Work instructions:
Go through the listing and write out all of it exactly.

Information shown:
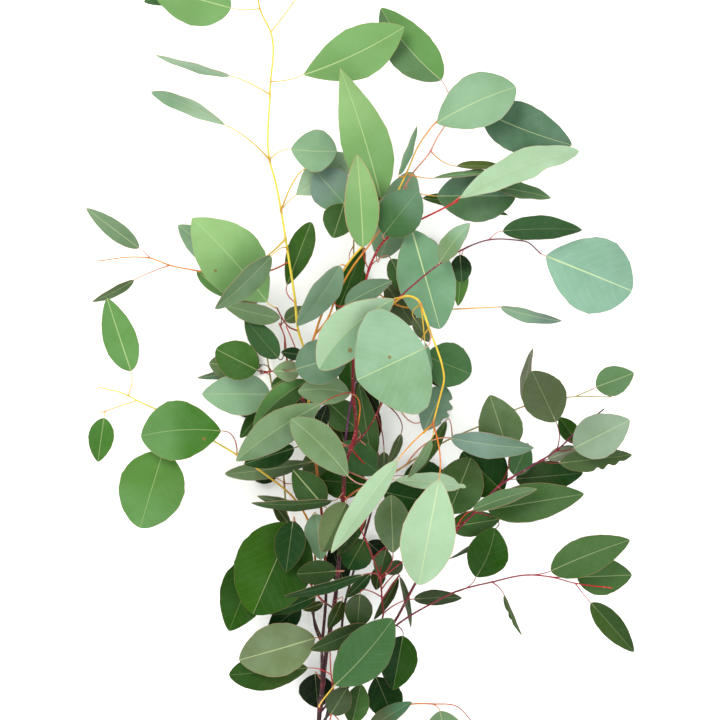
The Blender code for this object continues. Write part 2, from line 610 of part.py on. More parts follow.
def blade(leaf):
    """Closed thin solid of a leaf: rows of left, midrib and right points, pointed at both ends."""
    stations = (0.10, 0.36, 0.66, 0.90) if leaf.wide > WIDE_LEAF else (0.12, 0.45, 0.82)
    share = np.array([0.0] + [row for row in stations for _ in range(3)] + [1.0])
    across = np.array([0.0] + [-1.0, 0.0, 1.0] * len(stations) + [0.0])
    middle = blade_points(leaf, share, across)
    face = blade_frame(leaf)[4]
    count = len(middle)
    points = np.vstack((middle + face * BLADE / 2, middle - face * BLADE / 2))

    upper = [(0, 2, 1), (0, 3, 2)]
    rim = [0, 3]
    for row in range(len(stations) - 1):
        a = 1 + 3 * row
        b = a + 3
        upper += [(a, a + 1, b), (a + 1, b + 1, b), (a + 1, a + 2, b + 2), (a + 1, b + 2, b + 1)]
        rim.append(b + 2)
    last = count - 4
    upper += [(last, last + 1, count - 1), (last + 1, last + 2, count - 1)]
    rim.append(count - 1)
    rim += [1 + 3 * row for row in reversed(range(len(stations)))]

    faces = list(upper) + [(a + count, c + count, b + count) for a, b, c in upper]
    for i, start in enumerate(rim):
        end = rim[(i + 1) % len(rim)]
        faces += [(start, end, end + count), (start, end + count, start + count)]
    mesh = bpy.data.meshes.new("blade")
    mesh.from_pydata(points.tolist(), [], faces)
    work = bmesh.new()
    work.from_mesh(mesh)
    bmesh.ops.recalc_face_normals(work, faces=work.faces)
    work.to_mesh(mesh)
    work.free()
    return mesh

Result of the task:
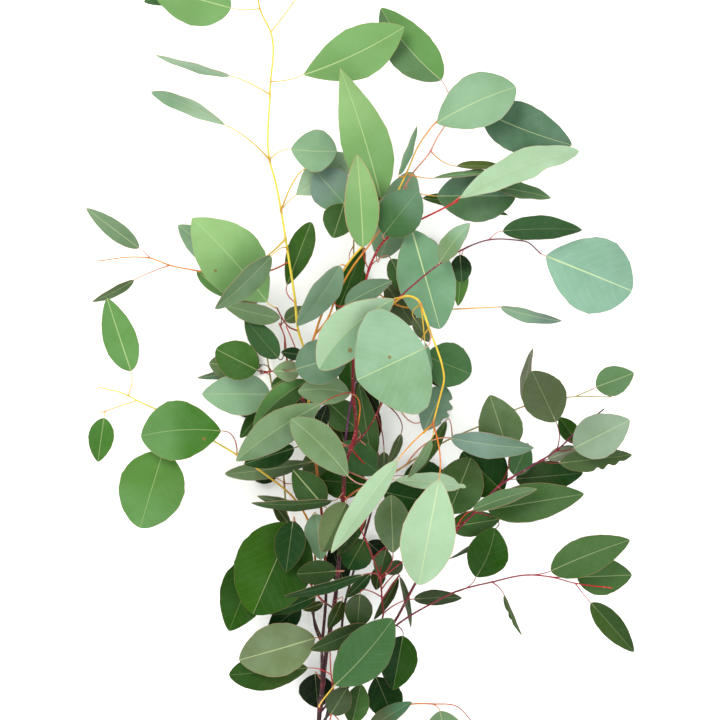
The Blender code for this object continues. Write part 2, from line 610 of part.py on. More parts follow.
def blade(leaf):
    """Closed thin solid of a leaf: rows of left, midrib and right points, pointed at both ends."""
    stations = (0.10, 0.36, 0.66, 0.90) if leaf.wide > WIDE_LEAF else (0.12, 0.45, 0.82)
    share = np.array([0.0] + [row for row in stations for _ in range(3)] + [1.0])
    across = np.array([0.0] + [-1.0, 0.0, 1.0] * len(stations) + [0.0])
    middle = blade_points(leaf, share, across)
    face = blade_frame(leaf)[4]
    count = len(middle)
    points = np.vstack((middle + face * BLADE / 2, middle - face * BLADE / 2))

    upper = [(0, 2, 1), (0, 3, 2)]
    rim = [0, 3]
    for row in range(len(stations) - 1):
        a = 1 + 3 * row
        b = a + 3
        upper += [(a, a + 1, b), (a + 1, b + 1, b), (a + 1, a + 2, b + 2), (a + 1, b + 2, b + 1)]
        rim.append(b + 2)
    last = count - 4
    upper += [(last, last + 1, count - 1), (last + 1, last + 2, count - 1)]
    rim.append(count - 1)
    rim += [1 + 3 * row for row in reversed(range(len(stations)))]

    faces = list(upper) + [(a + count, c + count, b + count) for a, b, c in upper]
    for i, start in enumerate(rim):
        end = rim[(i + 1) % len(rim)]
        faces += [(start, end, end + count), (start, end + count, start + count)]
    mesh = bpy.data.meshes.new("blade")
    mesh.from_pydata(points.tolist(), [], faces)
    work = bmesh.new()
    work.from_mesh(mesh)
    bmesh.ops.recalc_face_normals(work, faces=work.faces)
    work.to_mesh(mesh)
    work.free()
    return mesh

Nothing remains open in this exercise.